Summary: CAFC reverses a finding of nonobviousness in a patent infringement case arising under the Hatch-Waxman Act.

Case: Galderma Labs., L.P. V. Tolmar, Inc., No. 2013-1034 (Fed. Cir. Dec. 11, 2013) (precedential). On appeal from D. Del. Before Newman, Bryson, and Prost.

Procedural Posture: Appeal from a patent infringement case arising under the Hatch-Waxman Act. The defendant challenged the district court finding that the claims of the asserted patents are not invalid as obvious. CAFC reversed.

  • Obviousness: The district court’s holding of nonobviousness was reversed and the asserted claims were held invalid as obvious. The asserted claims included both compound claims and claims directed to a method of acne treatment using aqueous gel or cream that contained 0.3% by weight of adapalene. The Federal Circuit held that in circumstances where a range is disclosed in the prior art, and the claimed invention falls within that range, “the burden of production falls upon the patentee to come forward with evidence that (1) the prior art taught away from the claimed invention; (2) there were new and unexpected results relative to the prior art; or (3) there are other pertinent secondary considerations.” The patentee failed to carry this burden.
  • Teaching Away: The Federal Circuit found clear error in the district court’s finding that the prior art taught away from a 0.3% adapalene composition where the prior art merely expressed a general preference for an alternative invention but did not criticize, discredit, or otherwise discourage investigation into the claimed invention. The Federal Circuit generally noted that teaching that a composition may be optimal or standard does not criticize, discredit, or otherwise discourage investigation into other compositions.
  • Unexpected Results: The district court likewise erred in its finding of unexpected results where the difference in effectiveness and tolerability of 0.3% adapalene was one of degree, not kind, from results of the prior art.
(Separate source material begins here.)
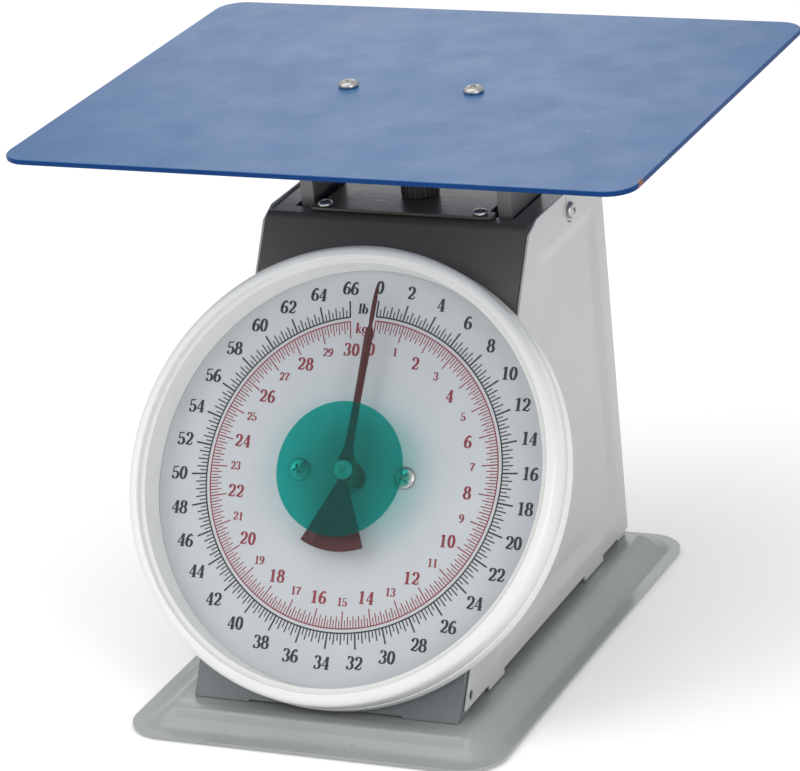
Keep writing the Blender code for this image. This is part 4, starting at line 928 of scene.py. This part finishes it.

The Federal Circuit stated that “where an unexpected increase in efficacy is measured by a small percentage, as here, and the evidence indicates that skilled artisans were capable of adjusting the percentage, the result constitutes a difference in degree, not kind.”
  • Commercial Success: The Federal Circuit found that the “mere fact that generic pharmaceutical companies seek approval to market a generic version of a drug, without more, is not evidence of commercial success that speaks to the non-obviousness of patent claims.” The court also assigned “minimal probative value” to evidence of commercial success because the blocking patents prevented a market entry of a 0.3% adapalene product by entities other than the patentee.

Newman, dissenting:

  • Obviousness: While acknowledging that “the question of obviousness here presented a close call,” the dissent faults the majority opinion for giving little deference to the district court’s findings and applying flawed procedural and substantive law.